* **Required work**
In the listing below, locate the line that contains "Model this object" and the line that contains "wired on site.". Restate word for word those two lines and every line between them, and nothing else.

** Start of Data listing **

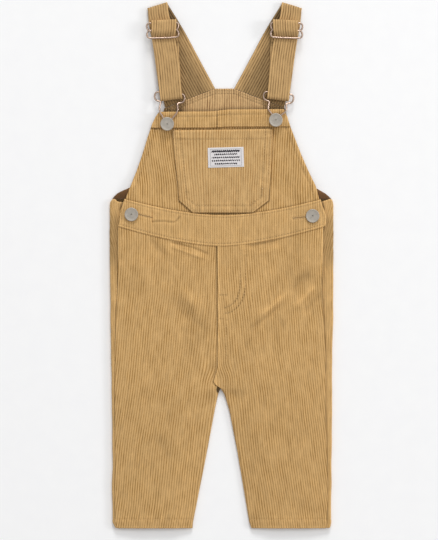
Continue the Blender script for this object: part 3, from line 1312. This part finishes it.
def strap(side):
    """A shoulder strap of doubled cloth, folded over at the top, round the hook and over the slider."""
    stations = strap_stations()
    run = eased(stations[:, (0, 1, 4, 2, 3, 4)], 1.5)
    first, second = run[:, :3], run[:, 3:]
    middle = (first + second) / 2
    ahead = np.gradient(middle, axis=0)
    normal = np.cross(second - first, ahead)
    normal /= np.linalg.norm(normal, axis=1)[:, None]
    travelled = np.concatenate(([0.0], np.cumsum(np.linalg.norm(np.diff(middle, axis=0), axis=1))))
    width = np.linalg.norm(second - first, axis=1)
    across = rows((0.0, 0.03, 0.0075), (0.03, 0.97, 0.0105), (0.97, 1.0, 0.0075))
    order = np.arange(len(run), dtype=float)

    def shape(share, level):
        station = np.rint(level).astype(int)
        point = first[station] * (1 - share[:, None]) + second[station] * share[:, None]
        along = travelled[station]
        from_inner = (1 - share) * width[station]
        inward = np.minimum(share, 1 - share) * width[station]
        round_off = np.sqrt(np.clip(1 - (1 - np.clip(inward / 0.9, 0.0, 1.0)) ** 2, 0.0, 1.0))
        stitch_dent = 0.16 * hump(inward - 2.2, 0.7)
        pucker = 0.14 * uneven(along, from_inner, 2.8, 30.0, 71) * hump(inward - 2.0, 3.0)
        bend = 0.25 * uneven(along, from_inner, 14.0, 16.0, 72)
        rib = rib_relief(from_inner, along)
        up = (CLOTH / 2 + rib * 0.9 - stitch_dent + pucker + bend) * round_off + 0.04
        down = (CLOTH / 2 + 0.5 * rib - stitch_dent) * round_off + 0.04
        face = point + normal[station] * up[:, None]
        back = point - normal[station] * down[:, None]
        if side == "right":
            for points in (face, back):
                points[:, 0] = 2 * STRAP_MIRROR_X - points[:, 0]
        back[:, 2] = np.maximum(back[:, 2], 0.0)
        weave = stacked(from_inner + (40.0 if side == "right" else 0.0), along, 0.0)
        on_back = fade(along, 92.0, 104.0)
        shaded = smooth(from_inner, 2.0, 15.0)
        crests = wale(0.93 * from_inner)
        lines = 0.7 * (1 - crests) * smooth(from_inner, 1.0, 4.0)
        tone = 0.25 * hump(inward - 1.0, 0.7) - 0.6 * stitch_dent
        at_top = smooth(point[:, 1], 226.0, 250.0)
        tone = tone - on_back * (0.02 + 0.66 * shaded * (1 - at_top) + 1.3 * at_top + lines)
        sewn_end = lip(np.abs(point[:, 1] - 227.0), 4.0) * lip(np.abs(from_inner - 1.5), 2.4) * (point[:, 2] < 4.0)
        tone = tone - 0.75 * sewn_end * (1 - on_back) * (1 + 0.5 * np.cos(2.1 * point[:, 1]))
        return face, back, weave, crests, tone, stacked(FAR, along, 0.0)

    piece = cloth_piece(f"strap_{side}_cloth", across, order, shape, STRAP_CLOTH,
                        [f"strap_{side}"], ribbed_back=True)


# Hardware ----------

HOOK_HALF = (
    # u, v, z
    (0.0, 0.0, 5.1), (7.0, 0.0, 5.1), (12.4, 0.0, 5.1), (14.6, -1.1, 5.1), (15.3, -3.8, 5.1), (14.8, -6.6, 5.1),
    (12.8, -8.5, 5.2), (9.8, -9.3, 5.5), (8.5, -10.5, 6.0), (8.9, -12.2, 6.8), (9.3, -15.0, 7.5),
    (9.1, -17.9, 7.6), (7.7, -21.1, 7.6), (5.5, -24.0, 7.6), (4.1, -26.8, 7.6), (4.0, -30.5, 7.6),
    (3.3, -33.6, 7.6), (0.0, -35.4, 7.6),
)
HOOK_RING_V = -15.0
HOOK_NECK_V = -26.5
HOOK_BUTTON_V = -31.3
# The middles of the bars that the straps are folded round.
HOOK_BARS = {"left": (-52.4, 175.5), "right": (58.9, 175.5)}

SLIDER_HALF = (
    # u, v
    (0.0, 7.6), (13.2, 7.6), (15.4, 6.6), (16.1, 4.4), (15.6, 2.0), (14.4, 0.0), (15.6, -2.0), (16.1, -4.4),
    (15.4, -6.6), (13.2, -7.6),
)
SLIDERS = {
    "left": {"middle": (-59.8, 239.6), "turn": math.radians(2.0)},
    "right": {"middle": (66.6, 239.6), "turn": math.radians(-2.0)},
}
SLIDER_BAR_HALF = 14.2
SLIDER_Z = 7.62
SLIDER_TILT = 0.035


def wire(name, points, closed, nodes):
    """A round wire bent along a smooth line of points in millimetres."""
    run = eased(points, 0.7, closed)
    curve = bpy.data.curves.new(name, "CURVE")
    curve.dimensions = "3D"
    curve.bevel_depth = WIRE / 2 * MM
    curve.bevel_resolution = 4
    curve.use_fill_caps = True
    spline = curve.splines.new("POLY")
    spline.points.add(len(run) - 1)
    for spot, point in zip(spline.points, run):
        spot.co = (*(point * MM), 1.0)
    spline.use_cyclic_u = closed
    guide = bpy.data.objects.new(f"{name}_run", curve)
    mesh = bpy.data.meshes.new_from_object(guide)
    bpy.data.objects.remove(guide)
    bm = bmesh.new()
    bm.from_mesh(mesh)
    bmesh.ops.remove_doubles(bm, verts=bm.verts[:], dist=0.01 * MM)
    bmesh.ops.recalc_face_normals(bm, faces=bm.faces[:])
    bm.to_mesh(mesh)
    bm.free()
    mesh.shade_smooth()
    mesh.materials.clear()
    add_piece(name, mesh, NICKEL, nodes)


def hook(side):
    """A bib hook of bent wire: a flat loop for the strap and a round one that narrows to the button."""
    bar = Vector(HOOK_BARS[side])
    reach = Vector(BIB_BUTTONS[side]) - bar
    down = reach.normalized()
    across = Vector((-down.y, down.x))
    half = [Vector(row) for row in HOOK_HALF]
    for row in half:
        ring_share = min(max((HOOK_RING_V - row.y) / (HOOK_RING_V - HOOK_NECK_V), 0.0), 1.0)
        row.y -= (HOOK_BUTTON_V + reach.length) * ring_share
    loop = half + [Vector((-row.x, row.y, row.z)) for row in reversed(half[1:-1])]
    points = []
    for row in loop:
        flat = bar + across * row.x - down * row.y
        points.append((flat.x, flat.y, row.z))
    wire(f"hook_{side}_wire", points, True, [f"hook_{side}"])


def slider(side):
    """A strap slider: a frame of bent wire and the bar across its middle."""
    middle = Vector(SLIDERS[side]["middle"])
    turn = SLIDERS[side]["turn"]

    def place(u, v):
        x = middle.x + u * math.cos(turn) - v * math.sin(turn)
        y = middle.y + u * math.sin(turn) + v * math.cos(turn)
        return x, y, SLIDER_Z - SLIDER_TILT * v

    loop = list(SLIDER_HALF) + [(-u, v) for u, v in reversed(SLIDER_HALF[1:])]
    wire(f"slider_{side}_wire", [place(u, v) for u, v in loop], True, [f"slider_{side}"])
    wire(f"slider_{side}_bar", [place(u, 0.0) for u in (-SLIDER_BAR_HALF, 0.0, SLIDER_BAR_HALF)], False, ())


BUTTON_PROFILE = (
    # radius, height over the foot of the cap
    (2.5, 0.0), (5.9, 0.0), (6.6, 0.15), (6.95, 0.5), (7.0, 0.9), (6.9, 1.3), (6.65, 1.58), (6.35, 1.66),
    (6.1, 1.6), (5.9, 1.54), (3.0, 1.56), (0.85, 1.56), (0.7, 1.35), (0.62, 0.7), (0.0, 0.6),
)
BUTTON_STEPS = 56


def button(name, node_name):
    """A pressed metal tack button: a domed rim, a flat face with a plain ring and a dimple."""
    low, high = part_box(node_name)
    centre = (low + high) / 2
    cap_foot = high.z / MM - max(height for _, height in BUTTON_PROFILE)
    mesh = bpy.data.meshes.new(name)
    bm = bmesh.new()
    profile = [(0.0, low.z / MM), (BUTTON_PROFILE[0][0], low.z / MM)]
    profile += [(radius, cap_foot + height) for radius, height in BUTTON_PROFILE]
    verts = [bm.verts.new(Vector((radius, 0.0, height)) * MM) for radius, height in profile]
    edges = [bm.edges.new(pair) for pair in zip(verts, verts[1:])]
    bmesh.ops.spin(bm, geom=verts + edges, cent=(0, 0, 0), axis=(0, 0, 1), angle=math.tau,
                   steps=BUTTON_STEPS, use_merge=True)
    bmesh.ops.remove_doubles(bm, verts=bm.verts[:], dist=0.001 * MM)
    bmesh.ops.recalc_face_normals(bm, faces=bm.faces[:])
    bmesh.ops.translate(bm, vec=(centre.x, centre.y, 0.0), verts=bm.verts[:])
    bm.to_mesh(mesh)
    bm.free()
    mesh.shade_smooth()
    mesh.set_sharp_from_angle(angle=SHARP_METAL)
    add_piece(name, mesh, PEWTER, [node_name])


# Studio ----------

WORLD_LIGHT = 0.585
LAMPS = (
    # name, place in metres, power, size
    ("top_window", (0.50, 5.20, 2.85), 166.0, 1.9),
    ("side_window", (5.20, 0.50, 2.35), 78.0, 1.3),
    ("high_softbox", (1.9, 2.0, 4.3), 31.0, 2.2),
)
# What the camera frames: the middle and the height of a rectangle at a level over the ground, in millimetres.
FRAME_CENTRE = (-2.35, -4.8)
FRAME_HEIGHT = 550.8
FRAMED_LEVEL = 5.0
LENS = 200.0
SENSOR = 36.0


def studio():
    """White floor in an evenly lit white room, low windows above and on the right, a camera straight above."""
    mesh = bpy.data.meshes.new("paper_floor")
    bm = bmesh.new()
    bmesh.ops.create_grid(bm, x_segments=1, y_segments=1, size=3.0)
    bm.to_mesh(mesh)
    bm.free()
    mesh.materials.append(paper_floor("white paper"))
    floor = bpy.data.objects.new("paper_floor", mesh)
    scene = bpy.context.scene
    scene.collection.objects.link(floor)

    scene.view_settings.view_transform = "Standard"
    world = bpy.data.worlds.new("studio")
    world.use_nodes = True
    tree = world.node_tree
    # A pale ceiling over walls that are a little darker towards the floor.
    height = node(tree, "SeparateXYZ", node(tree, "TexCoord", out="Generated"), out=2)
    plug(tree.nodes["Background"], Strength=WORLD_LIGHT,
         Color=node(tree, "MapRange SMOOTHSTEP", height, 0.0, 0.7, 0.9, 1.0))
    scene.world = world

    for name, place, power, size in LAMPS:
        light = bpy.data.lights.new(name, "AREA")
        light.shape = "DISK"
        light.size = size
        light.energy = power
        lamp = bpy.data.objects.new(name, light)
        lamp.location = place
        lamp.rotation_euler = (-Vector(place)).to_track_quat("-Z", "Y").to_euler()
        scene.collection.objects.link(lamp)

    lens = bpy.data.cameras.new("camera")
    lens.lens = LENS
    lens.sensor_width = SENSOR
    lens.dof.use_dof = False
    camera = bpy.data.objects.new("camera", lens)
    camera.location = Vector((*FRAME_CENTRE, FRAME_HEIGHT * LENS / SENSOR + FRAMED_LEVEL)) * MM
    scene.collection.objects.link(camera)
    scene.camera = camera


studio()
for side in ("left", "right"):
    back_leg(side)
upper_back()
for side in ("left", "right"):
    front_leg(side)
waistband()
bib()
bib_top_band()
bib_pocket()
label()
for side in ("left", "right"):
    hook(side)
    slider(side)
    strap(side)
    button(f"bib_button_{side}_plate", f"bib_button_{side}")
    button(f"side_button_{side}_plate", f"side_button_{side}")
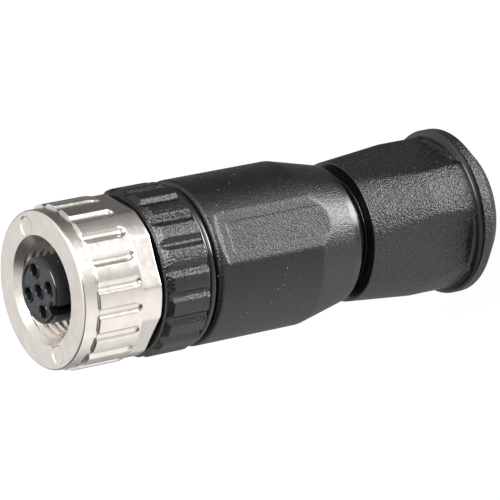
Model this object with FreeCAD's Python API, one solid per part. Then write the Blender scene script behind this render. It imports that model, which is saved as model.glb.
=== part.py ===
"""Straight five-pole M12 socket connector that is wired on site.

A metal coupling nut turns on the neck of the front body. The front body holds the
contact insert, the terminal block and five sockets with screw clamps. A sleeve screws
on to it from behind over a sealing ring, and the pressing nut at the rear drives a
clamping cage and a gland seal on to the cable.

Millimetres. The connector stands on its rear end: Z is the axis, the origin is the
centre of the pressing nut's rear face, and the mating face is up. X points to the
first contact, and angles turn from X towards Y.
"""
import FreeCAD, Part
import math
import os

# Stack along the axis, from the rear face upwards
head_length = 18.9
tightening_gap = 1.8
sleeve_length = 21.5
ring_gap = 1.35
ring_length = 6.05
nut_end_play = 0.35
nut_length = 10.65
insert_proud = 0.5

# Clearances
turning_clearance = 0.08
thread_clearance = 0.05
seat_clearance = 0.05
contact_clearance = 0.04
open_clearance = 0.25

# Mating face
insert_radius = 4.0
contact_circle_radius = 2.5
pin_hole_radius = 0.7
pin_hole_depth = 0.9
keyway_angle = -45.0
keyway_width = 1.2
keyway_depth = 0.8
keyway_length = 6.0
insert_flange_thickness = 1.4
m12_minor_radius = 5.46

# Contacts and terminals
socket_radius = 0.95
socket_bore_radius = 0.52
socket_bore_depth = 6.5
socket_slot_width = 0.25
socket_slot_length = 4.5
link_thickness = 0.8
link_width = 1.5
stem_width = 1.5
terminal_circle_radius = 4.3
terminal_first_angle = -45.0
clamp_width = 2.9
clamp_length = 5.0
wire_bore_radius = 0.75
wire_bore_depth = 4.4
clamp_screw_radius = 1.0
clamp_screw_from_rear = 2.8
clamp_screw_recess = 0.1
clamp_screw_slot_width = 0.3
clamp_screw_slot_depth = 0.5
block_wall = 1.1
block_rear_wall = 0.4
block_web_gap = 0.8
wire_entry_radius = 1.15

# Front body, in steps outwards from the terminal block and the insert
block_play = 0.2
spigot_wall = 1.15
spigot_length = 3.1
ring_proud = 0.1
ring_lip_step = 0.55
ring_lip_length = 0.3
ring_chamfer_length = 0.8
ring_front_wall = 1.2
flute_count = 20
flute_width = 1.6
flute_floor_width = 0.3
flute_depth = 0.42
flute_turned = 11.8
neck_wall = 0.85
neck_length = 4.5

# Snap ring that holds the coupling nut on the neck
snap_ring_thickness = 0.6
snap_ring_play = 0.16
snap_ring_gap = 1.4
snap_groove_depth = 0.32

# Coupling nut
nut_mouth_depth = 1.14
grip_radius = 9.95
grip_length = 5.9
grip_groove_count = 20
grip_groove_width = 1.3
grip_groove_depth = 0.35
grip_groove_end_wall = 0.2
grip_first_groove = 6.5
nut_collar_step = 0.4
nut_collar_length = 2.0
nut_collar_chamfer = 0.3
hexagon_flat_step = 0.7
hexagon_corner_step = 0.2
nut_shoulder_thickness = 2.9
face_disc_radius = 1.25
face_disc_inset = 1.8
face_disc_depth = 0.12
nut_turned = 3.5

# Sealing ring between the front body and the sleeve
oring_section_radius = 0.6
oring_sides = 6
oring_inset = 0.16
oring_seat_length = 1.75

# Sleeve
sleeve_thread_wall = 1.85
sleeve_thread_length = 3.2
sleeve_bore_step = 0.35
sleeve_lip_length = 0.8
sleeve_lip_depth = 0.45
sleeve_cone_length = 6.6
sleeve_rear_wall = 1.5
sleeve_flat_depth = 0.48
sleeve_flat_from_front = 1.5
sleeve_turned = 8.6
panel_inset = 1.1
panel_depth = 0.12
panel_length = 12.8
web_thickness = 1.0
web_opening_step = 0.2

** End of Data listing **

* **Answer to this exercise**
Model this object with FreeCAD's Python API, one solid per part. Then write the Blender scene script behind this render. It imports that model, which is saved as model.glb.
=== part.py ===
"""Straight five-pole M12 socket connector that is wired on site.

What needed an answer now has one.